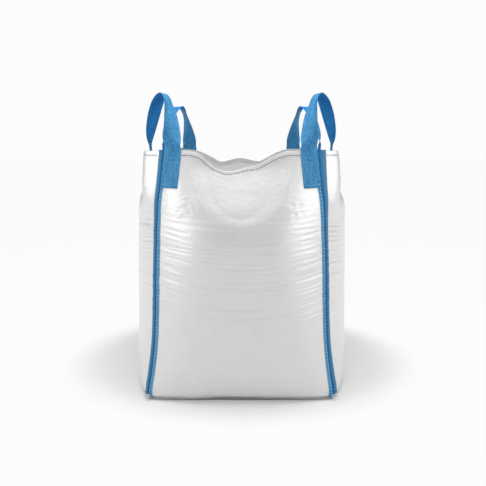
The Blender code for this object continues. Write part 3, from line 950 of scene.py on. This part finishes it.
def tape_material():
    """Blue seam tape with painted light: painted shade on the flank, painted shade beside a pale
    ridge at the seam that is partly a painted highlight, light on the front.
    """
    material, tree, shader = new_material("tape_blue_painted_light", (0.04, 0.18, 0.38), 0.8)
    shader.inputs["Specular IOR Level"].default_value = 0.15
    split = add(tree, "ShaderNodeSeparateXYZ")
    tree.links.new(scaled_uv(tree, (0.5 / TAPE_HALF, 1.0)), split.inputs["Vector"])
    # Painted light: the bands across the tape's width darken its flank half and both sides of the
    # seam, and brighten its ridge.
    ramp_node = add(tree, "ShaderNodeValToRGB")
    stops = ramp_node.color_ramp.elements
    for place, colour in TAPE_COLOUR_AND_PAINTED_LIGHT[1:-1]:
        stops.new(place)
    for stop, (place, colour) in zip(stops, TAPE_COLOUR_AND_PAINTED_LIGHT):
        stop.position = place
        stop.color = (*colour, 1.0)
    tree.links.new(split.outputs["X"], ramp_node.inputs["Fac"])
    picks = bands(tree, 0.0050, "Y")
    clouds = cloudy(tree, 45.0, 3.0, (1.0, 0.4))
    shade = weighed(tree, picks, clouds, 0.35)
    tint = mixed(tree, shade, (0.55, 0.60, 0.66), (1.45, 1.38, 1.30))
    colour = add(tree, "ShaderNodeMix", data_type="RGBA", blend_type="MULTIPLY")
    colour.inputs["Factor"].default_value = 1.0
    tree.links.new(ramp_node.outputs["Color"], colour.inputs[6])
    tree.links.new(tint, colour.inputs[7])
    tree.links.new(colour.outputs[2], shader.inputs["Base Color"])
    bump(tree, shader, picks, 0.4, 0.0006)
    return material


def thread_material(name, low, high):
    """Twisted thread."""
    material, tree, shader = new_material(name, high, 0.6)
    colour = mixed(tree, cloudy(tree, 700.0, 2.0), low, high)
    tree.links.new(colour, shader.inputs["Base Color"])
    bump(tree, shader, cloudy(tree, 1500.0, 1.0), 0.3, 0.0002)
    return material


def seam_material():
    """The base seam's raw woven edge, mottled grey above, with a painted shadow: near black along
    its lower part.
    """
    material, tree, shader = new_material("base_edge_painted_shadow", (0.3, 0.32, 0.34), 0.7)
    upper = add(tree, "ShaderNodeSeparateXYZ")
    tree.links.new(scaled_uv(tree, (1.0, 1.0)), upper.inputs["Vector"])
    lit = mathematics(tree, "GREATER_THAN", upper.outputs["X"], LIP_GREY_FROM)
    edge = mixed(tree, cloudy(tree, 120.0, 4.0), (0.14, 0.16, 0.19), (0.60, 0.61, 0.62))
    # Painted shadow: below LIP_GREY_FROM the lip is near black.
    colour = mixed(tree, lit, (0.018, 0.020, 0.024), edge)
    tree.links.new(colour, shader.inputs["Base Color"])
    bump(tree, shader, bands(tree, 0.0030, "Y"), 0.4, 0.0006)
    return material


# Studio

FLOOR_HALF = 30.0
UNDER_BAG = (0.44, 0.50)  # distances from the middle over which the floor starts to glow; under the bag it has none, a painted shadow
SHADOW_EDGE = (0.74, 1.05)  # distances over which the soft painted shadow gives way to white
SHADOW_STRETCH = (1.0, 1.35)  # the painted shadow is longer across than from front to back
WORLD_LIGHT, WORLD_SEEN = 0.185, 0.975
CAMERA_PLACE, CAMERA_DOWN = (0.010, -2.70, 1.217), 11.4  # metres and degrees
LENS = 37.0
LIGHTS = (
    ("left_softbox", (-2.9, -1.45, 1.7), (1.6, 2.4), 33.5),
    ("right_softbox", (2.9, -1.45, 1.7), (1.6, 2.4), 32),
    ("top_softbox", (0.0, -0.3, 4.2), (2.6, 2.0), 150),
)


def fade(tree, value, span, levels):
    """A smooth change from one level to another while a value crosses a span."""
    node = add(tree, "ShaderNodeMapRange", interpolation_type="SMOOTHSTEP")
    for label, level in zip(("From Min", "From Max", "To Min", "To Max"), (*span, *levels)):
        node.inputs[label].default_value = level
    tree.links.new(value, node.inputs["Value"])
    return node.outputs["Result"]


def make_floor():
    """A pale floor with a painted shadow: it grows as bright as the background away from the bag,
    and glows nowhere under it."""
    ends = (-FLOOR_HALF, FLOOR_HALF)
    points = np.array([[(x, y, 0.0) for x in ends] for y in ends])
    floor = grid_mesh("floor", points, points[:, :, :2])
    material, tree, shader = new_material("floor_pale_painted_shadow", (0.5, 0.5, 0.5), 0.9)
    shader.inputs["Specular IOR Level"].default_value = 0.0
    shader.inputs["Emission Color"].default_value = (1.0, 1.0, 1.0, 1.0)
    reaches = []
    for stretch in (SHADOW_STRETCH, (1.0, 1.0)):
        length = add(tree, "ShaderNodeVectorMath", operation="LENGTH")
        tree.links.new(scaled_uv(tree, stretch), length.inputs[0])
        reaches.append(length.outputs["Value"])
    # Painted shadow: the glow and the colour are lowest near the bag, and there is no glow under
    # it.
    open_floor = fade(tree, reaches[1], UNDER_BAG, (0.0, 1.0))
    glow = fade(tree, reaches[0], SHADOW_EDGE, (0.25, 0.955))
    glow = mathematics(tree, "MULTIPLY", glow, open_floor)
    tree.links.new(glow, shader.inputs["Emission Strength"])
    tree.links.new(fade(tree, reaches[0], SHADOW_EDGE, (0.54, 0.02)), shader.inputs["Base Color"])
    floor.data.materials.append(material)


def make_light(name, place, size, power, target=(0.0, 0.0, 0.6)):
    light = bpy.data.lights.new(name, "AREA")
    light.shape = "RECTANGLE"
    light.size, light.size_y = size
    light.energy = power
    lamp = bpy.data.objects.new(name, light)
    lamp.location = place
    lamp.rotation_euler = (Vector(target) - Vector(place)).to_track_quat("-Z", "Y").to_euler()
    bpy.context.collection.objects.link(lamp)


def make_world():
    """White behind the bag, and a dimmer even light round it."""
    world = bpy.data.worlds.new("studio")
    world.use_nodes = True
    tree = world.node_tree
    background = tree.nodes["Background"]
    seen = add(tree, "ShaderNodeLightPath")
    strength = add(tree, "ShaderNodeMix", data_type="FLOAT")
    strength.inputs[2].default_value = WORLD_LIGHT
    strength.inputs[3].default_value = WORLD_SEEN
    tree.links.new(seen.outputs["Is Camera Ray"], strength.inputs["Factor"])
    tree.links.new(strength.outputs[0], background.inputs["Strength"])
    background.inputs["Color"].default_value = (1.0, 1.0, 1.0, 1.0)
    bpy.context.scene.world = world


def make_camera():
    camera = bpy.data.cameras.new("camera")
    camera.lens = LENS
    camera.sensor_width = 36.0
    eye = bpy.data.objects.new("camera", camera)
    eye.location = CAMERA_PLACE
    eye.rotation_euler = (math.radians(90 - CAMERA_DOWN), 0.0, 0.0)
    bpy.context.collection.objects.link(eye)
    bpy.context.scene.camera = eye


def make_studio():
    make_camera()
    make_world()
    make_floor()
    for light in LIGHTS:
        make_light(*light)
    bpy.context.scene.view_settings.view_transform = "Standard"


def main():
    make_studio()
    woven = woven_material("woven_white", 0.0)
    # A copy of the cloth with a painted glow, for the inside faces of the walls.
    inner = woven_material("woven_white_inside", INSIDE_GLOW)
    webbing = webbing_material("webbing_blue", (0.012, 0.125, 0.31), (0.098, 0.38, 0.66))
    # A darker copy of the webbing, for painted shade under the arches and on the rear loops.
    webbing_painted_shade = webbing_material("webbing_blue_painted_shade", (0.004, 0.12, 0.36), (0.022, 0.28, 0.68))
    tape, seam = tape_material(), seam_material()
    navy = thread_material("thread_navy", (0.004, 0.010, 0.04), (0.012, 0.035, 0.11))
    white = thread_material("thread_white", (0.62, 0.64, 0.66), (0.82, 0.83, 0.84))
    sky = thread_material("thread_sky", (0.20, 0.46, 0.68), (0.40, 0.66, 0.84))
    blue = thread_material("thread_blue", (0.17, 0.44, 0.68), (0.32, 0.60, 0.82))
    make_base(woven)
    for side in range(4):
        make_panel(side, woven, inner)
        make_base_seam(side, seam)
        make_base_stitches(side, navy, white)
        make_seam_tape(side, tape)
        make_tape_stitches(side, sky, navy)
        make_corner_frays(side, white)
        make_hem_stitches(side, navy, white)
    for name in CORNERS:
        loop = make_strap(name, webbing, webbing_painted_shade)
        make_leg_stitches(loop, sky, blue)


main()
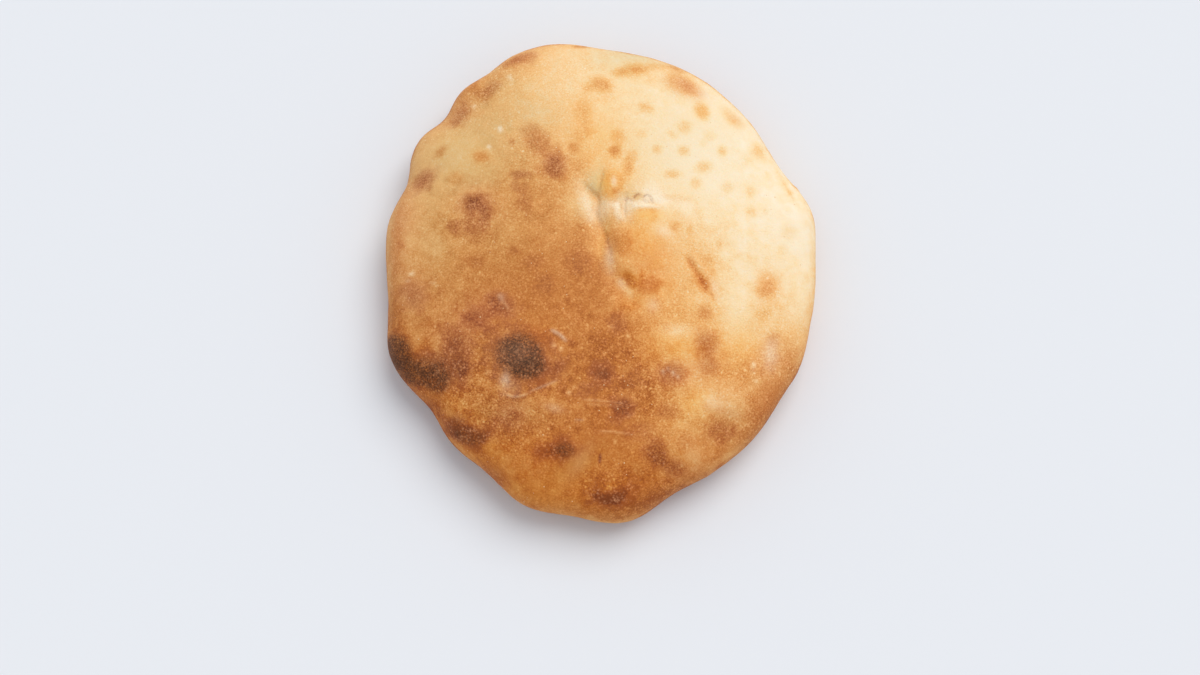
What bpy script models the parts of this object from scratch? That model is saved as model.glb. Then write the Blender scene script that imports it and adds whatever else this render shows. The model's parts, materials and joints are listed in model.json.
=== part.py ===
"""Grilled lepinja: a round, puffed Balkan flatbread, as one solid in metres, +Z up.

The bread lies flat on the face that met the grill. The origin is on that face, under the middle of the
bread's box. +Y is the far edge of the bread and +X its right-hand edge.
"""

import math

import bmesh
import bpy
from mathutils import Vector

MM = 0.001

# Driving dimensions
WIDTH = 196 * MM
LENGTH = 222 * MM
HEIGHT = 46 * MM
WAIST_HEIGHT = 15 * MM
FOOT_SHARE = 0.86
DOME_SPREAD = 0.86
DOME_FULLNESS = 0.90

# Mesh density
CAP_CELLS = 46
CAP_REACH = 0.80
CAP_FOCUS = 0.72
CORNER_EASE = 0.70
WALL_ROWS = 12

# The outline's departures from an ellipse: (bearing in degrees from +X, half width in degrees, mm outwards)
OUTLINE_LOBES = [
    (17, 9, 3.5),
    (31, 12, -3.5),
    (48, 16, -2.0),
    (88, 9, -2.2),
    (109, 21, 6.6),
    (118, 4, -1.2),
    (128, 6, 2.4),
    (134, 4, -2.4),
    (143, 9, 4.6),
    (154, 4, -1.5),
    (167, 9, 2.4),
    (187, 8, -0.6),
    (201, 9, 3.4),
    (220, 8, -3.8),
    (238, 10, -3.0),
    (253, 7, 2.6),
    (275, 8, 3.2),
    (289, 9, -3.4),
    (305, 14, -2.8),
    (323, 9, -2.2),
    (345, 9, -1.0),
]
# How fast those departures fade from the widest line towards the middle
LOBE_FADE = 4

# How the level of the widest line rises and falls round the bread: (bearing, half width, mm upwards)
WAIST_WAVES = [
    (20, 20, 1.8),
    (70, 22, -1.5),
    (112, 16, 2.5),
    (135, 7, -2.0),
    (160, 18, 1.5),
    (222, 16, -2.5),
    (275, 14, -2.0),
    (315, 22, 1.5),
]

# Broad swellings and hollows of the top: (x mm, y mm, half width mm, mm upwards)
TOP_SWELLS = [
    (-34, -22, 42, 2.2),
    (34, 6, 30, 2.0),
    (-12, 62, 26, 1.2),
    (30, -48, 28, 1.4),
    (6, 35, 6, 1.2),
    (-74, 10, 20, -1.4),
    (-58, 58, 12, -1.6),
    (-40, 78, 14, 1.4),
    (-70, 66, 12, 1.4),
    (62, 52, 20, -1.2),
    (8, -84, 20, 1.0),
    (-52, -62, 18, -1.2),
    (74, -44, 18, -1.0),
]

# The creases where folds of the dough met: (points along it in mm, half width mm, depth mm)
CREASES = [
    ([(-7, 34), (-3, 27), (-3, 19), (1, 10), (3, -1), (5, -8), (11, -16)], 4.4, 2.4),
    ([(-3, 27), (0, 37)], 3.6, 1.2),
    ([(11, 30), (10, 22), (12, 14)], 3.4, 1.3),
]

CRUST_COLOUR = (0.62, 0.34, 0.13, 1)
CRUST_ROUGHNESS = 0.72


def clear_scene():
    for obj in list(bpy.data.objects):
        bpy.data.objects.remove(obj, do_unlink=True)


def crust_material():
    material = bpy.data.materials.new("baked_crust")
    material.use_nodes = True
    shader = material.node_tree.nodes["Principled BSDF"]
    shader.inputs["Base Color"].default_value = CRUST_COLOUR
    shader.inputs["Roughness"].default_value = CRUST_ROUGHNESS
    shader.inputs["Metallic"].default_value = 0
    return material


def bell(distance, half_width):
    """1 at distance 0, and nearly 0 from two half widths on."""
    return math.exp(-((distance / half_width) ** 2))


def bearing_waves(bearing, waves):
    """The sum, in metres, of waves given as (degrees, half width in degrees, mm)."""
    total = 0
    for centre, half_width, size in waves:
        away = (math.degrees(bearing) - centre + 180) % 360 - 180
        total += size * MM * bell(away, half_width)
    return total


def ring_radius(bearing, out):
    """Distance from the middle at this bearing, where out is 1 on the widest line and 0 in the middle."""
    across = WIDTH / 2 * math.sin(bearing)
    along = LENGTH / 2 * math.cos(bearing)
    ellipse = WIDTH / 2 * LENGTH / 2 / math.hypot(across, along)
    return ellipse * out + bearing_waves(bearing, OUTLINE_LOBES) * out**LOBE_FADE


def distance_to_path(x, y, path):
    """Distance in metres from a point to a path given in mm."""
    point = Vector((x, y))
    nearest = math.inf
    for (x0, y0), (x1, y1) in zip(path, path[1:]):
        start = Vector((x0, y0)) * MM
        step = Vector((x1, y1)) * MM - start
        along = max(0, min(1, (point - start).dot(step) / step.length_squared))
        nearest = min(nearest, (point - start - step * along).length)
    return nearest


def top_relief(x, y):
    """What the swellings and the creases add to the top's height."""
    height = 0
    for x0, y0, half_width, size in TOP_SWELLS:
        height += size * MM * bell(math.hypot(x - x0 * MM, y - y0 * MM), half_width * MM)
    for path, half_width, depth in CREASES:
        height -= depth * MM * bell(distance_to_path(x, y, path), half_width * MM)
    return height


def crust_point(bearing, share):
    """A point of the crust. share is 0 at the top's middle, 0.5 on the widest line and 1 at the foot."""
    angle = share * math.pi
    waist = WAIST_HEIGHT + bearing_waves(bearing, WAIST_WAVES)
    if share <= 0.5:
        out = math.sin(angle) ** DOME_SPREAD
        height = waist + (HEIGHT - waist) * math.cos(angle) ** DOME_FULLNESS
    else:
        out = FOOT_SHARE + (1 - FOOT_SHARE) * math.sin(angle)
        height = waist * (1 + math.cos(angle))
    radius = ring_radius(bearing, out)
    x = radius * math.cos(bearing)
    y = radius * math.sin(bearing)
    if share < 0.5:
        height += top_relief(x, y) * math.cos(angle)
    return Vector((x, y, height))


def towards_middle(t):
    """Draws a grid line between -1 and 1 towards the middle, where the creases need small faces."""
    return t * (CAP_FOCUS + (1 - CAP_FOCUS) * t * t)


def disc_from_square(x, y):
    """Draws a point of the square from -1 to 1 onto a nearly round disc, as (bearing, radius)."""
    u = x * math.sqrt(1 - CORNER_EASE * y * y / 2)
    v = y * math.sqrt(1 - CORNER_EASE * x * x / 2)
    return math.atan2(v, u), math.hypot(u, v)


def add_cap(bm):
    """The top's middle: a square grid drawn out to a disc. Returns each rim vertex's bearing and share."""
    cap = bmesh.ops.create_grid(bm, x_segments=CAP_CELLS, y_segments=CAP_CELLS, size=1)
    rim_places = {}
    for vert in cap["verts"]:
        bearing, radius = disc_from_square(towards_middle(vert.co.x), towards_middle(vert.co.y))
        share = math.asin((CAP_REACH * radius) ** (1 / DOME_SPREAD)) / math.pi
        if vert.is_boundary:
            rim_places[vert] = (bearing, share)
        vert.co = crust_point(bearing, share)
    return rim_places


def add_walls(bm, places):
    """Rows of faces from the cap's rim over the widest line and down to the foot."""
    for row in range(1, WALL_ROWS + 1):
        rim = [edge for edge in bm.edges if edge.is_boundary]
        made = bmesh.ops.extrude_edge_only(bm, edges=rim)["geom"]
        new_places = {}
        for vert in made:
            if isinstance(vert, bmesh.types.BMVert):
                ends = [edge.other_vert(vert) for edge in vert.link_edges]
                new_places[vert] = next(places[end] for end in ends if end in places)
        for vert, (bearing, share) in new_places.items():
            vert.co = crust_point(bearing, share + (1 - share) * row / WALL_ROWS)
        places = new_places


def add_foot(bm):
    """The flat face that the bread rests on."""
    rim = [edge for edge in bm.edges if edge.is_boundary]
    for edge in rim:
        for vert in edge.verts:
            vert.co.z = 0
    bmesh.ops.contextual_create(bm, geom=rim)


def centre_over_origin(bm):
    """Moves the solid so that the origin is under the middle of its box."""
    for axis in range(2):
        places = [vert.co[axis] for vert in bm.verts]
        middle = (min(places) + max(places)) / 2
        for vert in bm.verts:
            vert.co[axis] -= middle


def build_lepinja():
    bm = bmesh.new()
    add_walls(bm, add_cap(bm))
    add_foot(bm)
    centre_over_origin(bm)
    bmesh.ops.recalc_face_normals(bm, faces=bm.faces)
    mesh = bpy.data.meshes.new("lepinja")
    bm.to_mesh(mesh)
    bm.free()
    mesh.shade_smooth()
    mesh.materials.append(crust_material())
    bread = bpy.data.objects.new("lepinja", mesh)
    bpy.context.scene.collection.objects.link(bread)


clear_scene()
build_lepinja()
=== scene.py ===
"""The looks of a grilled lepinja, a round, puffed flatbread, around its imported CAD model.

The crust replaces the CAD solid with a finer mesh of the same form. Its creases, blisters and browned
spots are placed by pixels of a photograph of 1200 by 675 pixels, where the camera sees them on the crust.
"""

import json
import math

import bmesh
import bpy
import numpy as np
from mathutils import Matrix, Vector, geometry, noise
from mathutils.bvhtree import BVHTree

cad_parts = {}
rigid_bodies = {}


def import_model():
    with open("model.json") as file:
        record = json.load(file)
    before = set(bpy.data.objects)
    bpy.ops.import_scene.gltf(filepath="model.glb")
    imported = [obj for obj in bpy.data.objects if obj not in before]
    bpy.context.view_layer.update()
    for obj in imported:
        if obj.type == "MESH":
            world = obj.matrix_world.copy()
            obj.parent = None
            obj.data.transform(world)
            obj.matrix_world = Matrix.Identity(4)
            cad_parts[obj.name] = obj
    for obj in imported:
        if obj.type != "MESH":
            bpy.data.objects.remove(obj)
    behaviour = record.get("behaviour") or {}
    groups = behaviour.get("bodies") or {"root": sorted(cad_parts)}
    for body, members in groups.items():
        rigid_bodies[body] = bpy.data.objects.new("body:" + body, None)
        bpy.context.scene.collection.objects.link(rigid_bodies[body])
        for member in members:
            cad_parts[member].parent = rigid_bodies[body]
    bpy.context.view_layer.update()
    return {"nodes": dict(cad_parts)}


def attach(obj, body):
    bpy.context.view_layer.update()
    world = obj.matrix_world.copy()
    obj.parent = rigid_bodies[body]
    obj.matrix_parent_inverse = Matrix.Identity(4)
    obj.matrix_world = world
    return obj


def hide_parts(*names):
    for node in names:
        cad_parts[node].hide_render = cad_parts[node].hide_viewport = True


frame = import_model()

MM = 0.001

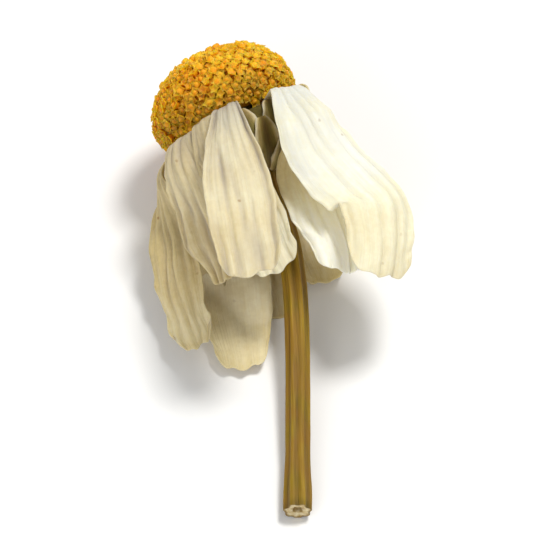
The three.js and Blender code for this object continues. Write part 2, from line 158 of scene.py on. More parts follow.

## Work to be completed:
In the listing above, find the line containing "bmesh.ops.recalc_face_normals(bm, faces=bm.faces)" and the line containing "from mathutils.bvhtree import BVHTree", then repeat those two lines and everything between them exactly.

## Correct result:
    bmesh.ops.recalc_face_normals(bm, faces=bm.faces)
    mesh = bpy.data.meshes.new("lepinja")
    bm.to_mesh(mesh)
    bm.free()
    mesh.shade_smooth()
    mesh.materials.append(crust_material())
    bread = bpy.data.objects.new("lepinja", mesh)
    bpy.context.scene.collection.objects.link(bread)


clear_scene()
build_lepinja()
=== scene.py ===
"""The looks of a grilled lepinja, a round, puffed flatbread, around its imported CAD model.

The crust replaces the CAD solid with a finer mesh of the same form. Its creases, blisters and browned
spots are placed by pixels of a photograph of 1200 by 675 pixels, where the camera sees them on the crust.
"""

import json
import math

import bmesh
import bpy
import numpy as np
from mathutils import Matrix, Vector, geometry, noise
from mathutils.bvhtree import BVHTree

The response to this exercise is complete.